Aim of the exercise » Your task is to extract the lines from the one holding "Break this object" through the end of the material. Set them down exactly and add nothing.

┄┄┄┄┄┄┄┄┄┄┄┄┄┄┄┄┄┄┄┄

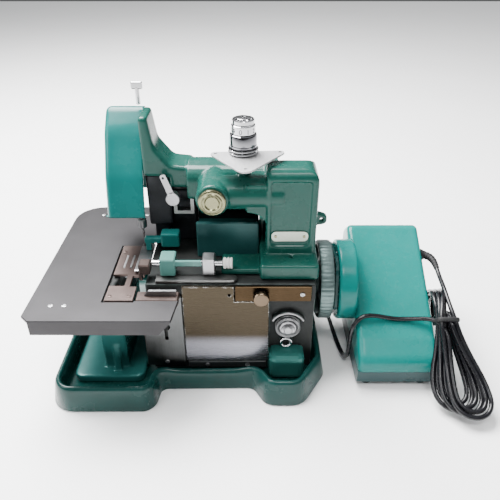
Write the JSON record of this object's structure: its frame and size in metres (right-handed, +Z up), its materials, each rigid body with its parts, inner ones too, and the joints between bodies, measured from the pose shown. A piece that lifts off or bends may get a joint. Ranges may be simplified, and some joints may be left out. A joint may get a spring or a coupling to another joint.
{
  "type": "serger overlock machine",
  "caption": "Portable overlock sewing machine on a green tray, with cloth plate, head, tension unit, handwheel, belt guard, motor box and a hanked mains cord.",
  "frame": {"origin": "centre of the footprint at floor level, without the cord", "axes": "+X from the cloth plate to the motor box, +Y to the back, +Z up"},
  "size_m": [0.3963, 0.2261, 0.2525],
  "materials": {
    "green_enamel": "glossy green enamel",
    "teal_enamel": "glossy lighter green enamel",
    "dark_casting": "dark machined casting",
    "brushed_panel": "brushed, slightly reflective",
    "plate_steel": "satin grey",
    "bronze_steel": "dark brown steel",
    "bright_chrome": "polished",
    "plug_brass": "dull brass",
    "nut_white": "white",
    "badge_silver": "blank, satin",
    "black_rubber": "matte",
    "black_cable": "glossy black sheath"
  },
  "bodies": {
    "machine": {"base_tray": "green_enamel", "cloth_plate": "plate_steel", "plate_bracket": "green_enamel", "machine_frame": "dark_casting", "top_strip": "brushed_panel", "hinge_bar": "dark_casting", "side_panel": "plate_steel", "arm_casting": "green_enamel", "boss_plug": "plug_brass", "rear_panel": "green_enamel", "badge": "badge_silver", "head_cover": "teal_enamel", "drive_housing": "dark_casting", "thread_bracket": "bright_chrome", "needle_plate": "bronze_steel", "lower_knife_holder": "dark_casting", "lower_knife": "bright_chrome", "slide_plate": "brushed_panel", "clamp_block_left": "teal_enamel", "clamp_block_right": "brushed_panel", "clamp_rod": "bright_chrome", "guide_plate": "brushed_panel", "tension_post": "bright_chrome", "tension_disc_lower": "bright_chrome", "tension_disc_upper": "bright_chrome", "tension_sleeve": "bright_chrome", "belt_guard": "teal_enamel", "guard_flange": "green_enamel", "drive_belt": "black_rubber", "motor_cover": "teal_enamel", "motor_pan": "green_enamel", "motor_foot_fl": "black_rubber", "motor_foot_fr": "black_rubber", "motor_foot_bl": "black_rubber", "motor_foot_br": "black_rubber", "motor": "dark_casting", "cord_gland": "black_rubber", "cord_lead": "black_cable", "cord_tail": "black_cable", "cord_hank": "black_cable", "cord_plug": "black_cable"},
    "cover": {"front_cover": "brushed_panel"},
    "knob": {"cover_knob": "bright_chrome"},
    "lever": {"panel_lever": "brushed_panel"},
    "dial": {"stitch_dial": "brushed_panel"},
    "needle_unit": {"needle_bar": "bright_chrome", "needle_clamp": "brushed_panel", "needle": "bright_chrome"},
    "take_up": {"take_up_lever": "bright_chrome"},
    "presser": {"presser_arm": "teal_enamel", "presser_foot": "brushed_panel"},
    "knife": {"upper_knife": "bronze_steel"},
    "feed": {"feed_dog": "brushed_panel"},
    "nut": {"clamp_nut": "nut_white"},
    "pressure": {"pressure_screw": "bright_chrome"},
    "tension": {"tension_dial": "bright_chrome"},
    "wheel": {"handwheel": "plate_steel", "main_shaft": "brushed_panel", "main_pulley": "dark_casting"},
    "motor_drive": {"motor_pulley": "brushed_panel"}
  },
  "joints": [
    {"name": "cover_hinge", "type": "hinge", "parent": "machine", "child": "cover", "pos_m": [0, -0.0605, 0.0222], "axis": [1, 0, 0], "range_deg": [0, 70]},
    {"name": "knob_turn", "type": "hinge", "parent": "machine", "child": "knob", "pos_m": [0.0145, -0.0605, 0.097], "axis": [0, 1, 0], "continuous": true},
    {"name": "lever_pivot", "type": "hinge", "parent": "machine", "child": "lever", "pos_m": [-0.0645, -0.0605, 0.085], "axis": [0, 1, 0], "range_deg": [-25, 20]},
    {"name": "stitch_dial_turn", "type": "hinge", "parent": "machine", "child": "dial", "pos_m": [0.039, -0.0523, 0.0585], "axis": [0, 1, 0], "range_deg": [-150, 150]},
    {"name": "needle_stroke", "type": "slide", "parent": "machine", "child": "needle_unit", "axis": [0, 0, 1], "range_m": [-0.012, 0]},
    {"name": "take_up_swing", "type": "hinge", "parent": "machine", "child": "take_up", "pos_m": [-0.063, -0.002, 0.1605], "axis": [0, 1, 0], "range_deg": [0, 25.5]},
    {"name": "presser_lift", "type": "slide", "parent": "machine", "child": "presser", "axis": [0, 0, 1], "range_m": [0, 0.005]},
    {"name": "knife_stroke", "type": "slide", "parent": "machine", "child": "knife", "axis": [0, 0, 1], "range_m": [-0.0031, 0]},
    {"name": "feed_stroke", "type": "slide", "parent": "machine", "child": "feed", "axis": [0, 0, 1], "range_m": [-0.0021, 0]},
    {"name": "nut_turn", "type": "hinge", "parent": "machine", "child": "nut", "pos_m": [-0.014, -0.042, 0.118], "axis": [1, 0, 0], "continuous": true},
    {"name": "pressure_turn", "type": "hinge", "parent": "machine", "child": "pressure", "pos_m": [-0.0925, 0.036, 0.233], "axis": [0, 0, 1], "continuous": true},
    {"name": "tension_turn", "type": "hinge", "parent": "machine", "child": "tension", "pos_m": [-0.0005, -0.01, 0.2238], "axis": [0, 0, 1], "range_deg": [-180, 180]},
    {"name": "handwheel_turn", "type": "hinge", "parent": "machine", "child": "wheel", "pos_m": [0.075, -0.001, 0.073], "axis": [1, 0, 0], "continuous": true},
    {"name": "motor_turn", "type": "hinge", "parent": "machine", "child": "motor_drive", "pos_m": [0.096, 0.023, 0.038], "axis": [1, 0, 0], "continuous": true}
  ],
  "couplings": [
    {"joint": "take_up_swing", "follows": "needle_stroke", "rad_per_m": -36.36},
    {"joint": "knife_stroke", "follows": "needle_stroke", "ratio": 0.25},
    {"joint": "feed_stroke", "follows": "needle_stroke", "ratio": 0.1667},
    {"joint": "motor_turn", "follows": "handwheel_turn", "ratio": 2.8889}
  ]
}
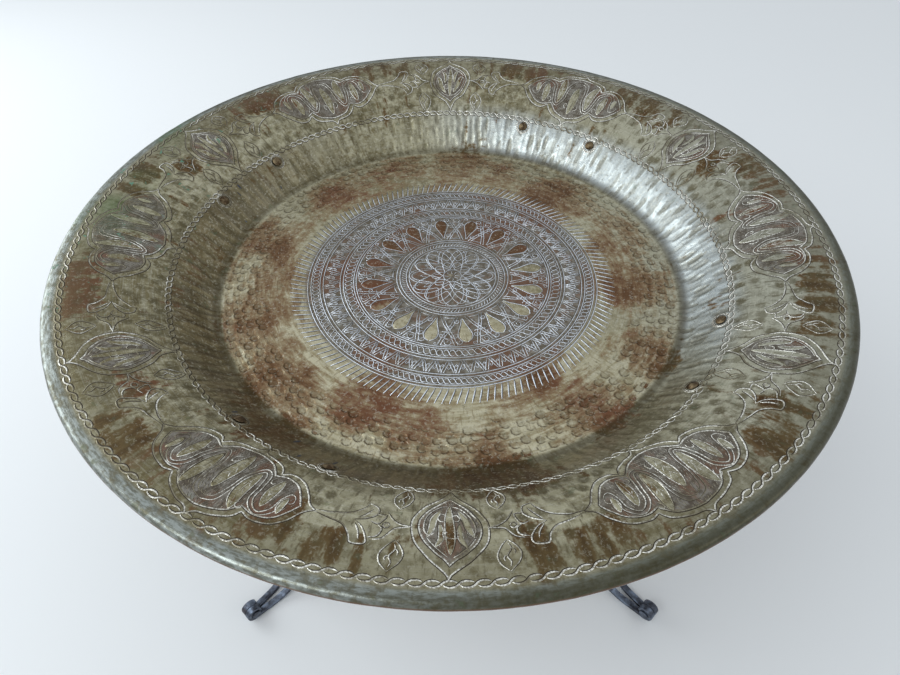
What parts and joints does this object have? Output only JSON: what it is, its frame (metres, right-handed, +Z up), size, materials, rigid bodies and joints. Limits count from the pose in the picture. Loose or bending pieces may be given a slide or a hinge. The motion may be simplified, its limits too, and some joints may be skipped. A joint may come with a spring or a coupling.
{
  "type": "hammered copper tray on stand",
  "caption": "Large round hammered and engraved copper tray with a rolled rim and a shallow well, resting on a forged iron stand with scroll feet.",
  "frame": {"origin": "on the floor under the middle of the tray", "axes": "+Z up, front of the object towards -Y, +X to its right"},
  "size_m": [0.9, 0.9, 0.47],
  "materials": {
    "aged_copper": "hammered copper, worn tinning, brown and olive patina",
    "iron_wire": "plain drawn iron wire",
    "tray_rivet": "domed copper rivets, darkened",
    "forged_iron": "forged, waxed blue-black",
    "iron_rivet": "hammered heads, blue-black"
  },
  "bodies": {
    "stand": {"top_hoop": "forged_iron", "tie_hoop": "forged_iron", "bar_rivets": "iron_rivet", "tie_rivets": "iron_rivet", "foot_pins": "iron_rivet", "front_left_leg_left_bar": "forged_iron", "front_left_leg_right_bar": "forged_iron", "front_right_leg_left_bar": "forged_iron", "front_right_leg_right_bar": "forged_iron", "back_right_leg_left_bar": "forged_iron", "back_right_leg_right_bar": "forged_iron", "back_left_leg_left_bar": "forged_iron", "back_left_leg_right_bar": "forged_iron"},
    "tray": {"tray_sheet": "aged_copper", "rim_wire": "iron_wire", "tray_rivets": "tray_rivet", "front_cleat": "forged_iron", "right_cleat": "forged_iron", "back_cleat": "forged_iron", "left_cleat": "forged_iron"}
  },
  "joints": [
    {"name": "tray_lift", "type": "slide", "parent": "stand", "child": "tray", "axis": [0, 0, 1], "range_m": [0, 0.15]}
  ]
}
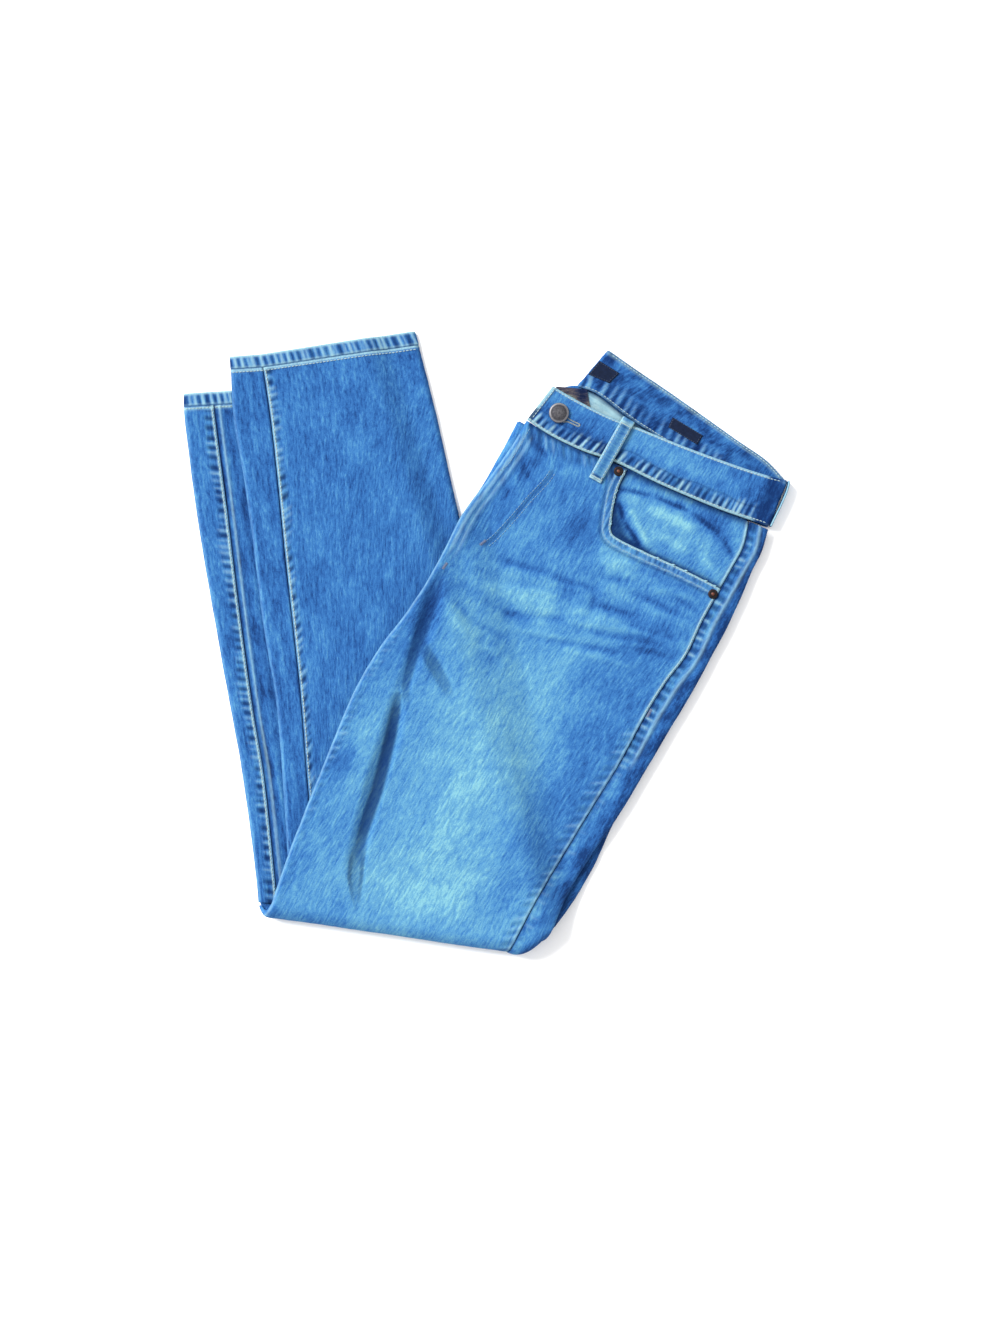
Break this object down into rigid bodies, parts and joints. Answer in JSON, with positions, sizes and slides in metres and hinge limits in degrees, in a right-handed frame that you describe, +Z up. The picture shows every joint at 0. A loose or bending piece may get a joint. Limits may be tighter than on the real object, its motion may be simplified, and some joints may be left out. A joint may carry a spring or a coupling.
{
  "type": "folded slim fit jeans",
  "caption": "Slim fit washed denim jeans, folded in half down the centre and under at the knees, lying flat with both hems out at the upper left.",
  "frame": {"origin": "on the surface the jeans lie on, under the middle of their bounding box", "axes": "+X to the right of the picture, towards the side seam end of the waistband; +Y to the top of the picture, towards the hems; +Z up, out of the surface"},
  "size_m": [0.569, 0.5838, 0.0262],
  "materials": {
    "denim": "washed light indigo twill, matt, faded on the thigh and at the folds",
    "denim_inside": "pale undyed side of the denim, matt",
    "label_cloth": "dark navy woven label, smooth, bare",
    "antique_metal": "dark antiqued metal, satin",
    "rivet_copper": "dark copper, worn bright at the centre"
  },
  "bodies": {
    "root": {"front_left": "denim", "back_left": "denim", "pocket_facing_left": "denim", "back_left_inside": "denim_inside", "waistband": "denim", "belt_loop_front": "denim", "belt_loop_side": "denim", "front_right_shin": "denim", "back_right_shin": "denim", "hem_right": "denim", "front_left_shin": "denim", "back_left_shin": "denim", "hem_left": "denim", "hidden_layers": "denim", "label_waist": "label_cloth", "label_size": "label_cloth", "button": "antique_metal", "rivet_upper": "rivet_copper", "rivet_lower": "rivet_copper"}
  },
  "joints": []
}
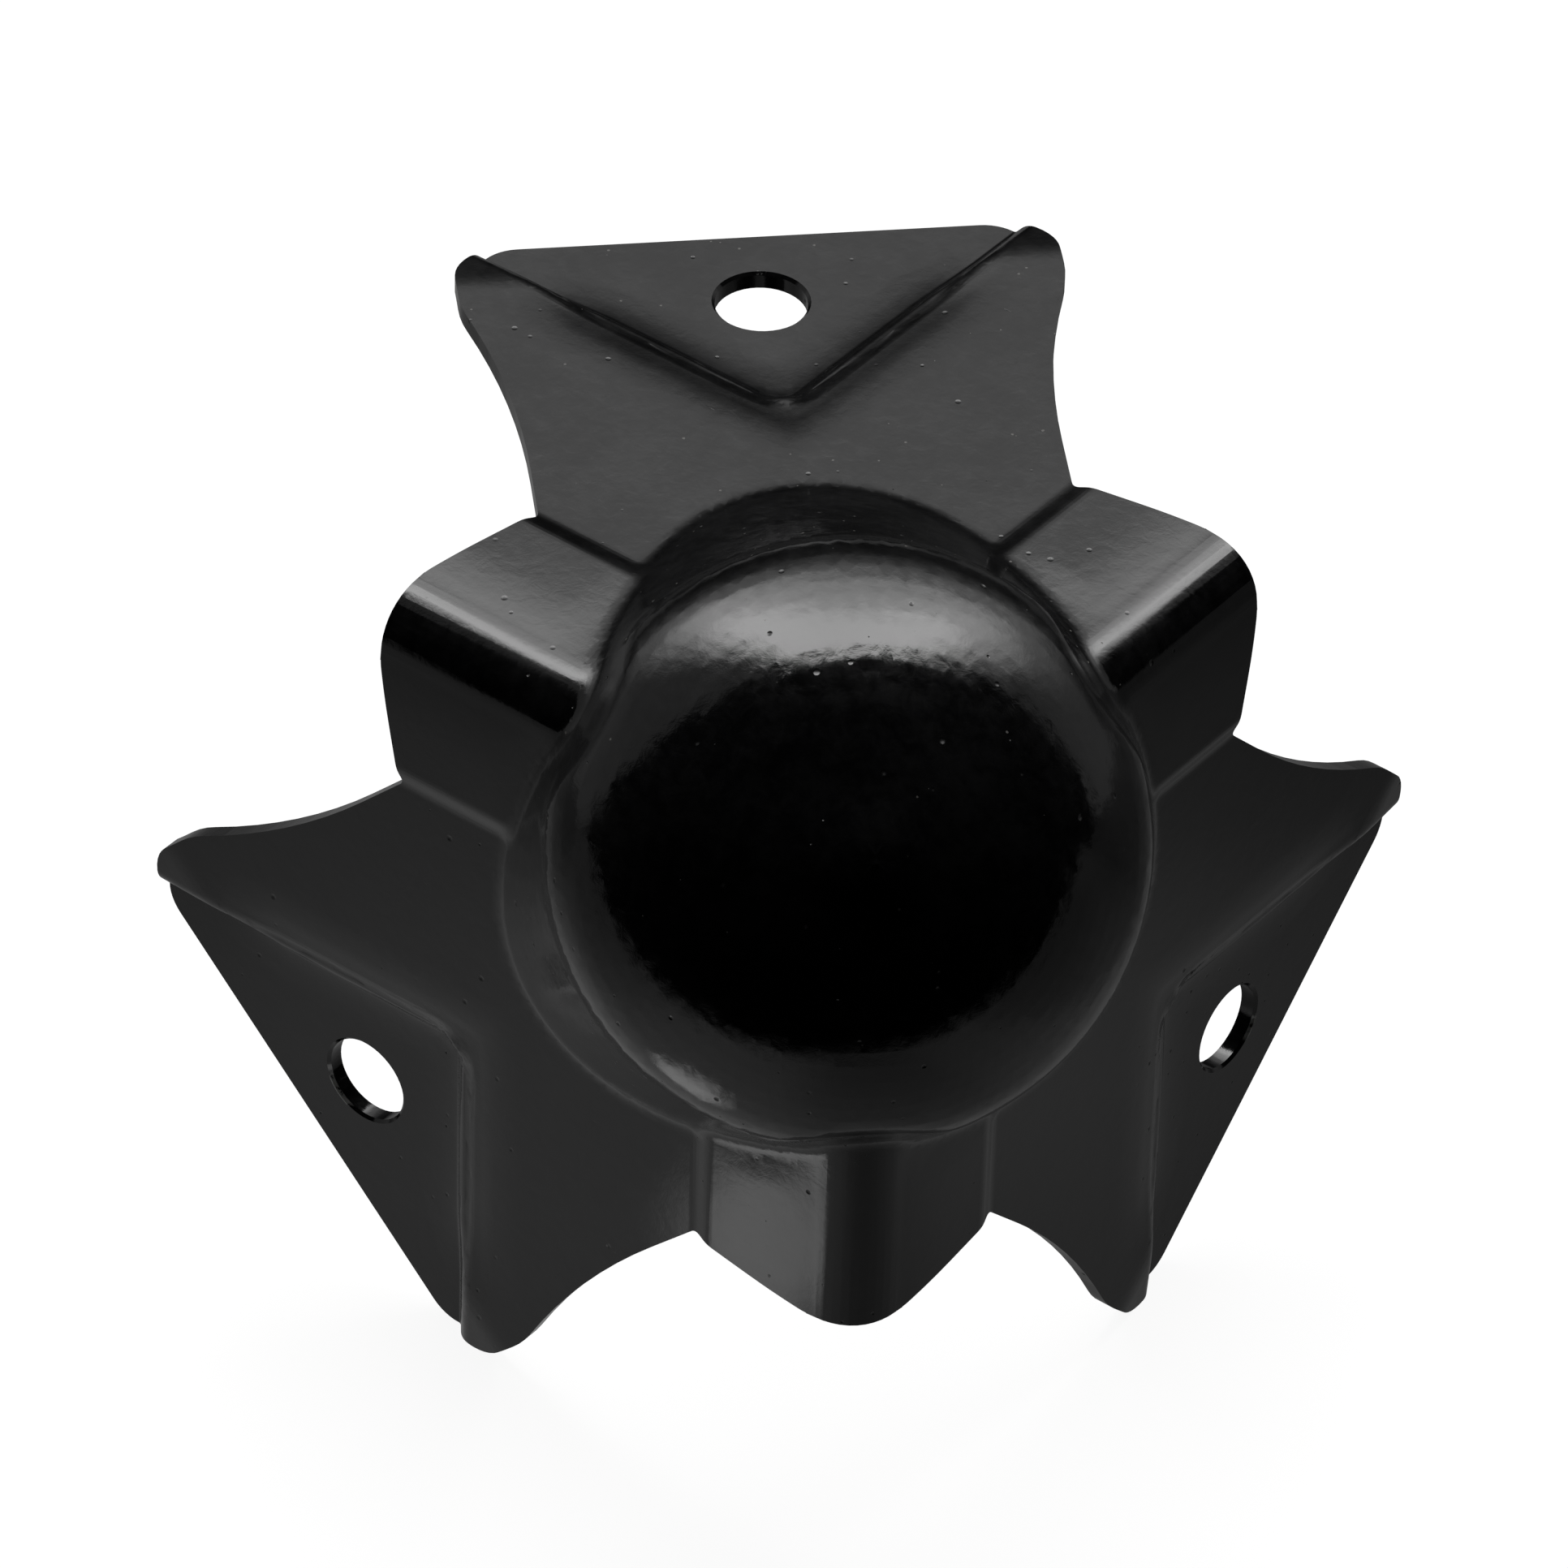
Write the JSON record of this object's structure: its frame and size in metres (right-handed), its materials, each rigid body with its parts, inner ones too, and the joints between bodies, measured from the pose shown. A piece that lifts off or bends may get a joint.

┄┄┄┄┄┄┄┄┄┄┄┄┄┄┄┄┄┄┄┄

Finished answer »
Break this object down into rigid bodies, parts and joints. Answer in JSON, with positions, sizes and slides in metres and hinge limits in degrees, in a right-handed frame that you describe, +Z up. The picture shows every joint at 0. A loose or bending piece may get a joint. Limits may be tighter than on the real object, its motion may be simplified, and some joints may be left out. A joint may carry a spring or a coupling.
{
  "type": "folded slim fit jeans",
  "caption": "Slim fit washed denim jeans, folded in half down the centre and under at the knees, lying flat with both hems out at the upper left.",
  "frame": {"origin": "on the surface the jeans lie on, under the middle of their bounding box", "axes": "+X to the right of the picture, towards the side seam end of the waistband; +Y to the top of the picture, towards the hems; +Z up, out of the surface"},
  "size_m": [0.569, 0.5838, 0.0262],
  "materials": {
    "denim": "washed light indigo twill, matt, faded on the thigh and at the folds",
    "denim_inside": "pale undyed side of the denim, matt",
    "label_cloth": "dark navy woven label, smooth, bare",
    "antique_metal": "dark antiqued metal, satin",
    "rivet_copper": "dark copper, worn bright at the centre"
  },
  "bodies": {
    "root": {"front_left": "denim", "back_left": "denim", "pocket_facing_left": "denim", "back_left_inside": "denim_inside", "waistband": "denim", "belt_loop_front": "denim", "belt_loop_side": "denim", "front_right_shin": "denim", "back_right_shin": "denim", "hem_right": "denim", "front_left_shin": "denim", "back_left_shin": "denim", "hem_left": "denim", "hidden_layers": "denim", "label_waist": "label_cloth", "label_size": "label_cloth", "button": "antique_metal", "rivet_upper": "rivet_copper", "rivet_lower": "rivet_copper"}
  },
  "joints": []
}
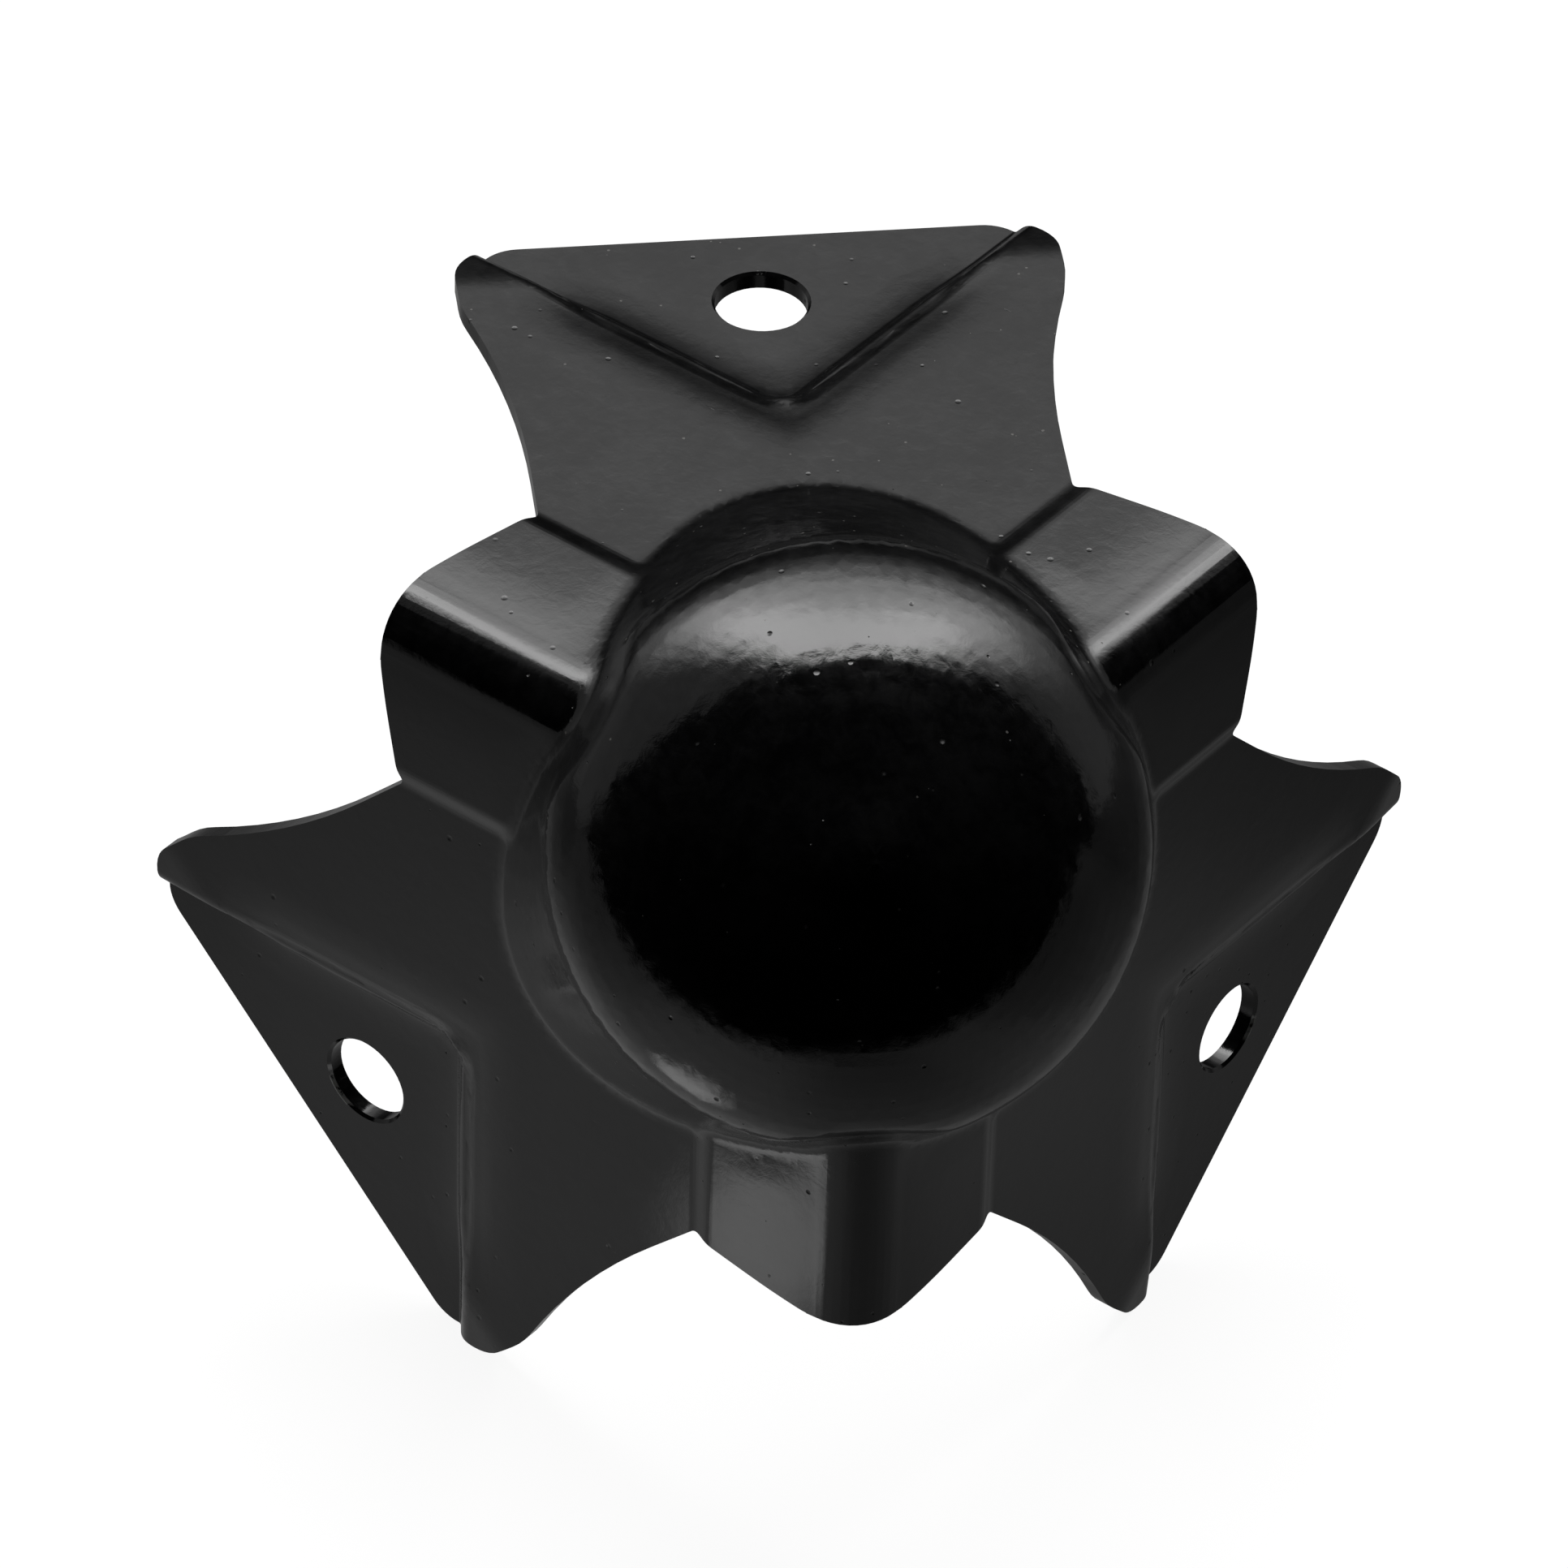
Write the JSON record of this object's structure: its frame and size in metres (right-handed), its materials, each rigid body with its parts, inner ones too, and the joints between bodies, measured from the pose shown. A piece that lifts off or bends may get a joint.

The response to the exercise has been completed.